Blogging had been the ideal run-up to a novel, but it had also become a major distraction. I would sit down to start on my novel only to come up with five different blog entries. I thought of them as a little something-something to whet the palate—because it was easier, more immediately satisfying, because I could write it, and post it, and people would say nice things about it, and I could go to bed feeling satisfied. But then I would wake feeling less than accomplished because a blog wasn't a whole story told from beginning to end. I had shelves lined with other people's prose while my best efforts were buried on a Web site somewhere, underneath a lot of blah-blah about American Idol and my kitty cat.

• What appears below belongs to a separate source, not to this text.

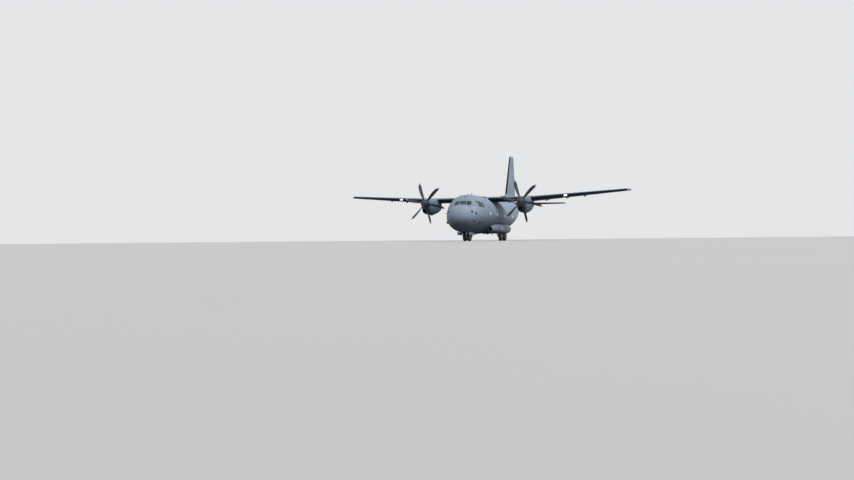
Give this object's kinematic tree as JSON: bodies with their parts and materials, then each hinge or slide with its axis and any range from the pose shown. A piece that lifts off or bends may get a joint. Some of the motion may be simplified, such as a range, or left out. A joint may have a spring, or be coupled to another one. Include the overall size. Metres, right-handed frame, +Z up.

I suspect I'll come back to blogging eventually. It will be something I quit on occasion, like whiskey and melted cheese, when the negative effects outweigh the benefits. Practically every blogger I know has taken their site down at some point—for personal reasons, for business reasons, for boredom reasons. It's no different from the way we have to turn off our cell phones or stop checking e-mail so that we can actually focus on something. As much as I loved writing online, it's a relief writing offline: taking time to let a story unspool, to massage a sentence over an afternoon's walk, to stew for days—weeks, even—on a plot line. What a modern luxury. Now, if I could just turn off the TV, I think I could finally get started.